Не было ни возможности, ни желания верить царю и служить ему. И тут он попросился в отставку.
Конечно, было написано письмо Бенкендорфу.
25/VI—1834 г. В Петербурге.
«Граф,
Поскольку семейные дела требуют моего присутствия то в Москве, то в провинции, я вижу себя вынужденным оставить службу и покорнейше прошу ваше сиятельство исходатайствовать мне соответствующее разрешение.
В качестве последней милости я просил бы, чтобы дозволение посещать архивы, которое соизволил мне даровать его величество, не было взято обратно.
Остаюсь с уважением, граф, вашего сиятельства нижайший и покорнейший слуга.
Александр Пушкин».
Просьба, в общем-то, простая, легковыполнимая, понятная, уколола царя необычайно. Он в ней рассмотрел прямой удар по своему самолюбию.

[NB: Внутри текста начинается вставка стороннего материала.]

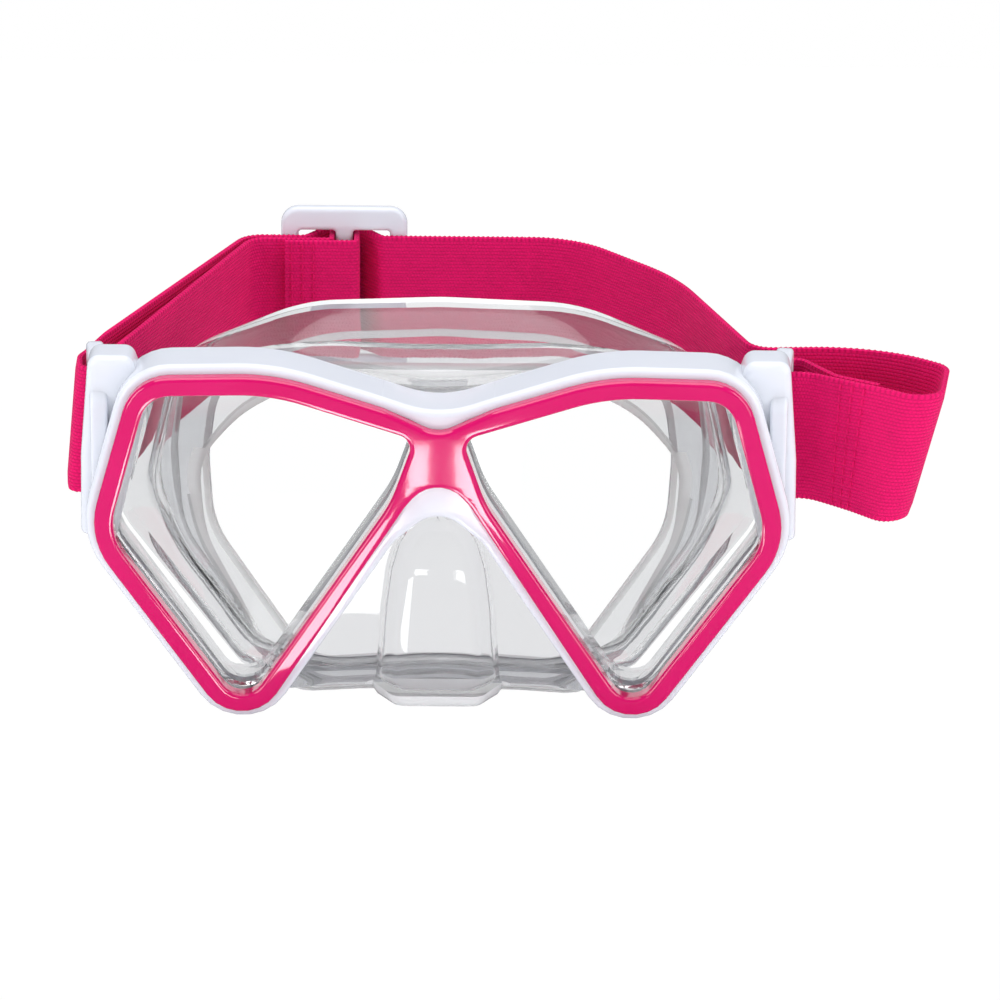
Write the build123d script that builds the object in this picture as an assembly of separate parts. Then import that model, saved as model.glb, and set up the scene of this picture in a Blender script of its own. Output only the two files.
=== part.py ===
from build123d import *
import os
from math import atan2, cos, degrees, hypot, radians, sin, tan

# A two-window snorkel mask, modelled in the mask's own frame: x to the right as seen from the front,
# y from the front to the back, z up along the lenses, with the middle plane at x = 0. At the end the
# whole mask leans forward until it stands on the frame's lower corners and the skirt's lower lip.

# ---- Windows: corners of the right window, as (x, z), and how round each corner is ----
window_inner_top = (5.2, 64.6)
window_brow = (36.0, 74.4)
window_outer_top = (62.3, 73.8)
window_side = (71.0, 42.5)
window_bottom = (42.2, 2.0)
window_arm = (10.3, 50.0)
window_radii = [3.2, 45.0, 6.5, 13.0, 5.0, 30.0]

# ---- Bezel ----
bezel_band = 4.2
bezel_proud = 3.0
bezel_seat_depth = 2.0
bezel_edge_round = 1.4
bridge_dip = 65.6
bridge_shoulder_x = 12.0
bridge_apex = 57.6
bridge_arch_x = 7.0
bridge_arch_z = 49.4
tab_length = 7.0
tab_thickness = 0.8
tab_reach = 4.0
tab_inset = 0.2

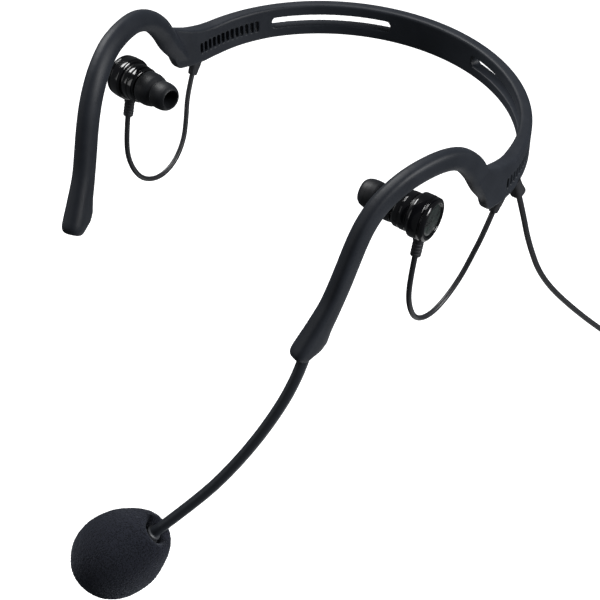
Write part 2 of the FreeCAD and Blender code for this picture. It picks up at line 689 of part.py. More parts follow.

Пушкин, слышно, где-то хвастался, что ещё немного трудов в пыли архивов, ещё немного возни с бумагами и выписками, как явится у него возможность отлить новый памятник Петру, да чуть ли не лучше фальконетовского. Ничуть не бывало — архивов Пушкину не видать! С какой стати будет он, император, потакать прихотям поэта, если... если... Тут надо ещё и о том подумать: каким задуман этот памятник? Один (поэмку о наводнении) он уже перечеркнул своими вопросительными знаками, которые означали — неудовольствие...
С Пушкиным следовало рассчитаться старым испытанным способом: не придавая значения. Способ этот приносил вполне желаемые плоды. Не придавая значения поэту, автору «Годунова», Пушкина определили в камер-юнкеры.
144
...приглашение явиться на другой день к Литте... — Литта Юлий Помпеевич (1763—1839) — граф. Старший обер-камергер двора, член Государственного совета. Пушкин как камер-юнкер был подчинён ему по придворной службе и за частое нарушение своих обязанностей вынужден был с ним объясняться.
145
...двух братьев Булгаковых, двух почтдиректоров обеих столиц. — Булгаков Александр Яковлевич (1781—1863) — московский почтовый директор в 1832 — 1856 гг. и Булгаков Константин Яковлевич (1782—1835) — петербургский почтовый директор в 1820 — 1835 гг. С обоими Пушкин был лично знаком.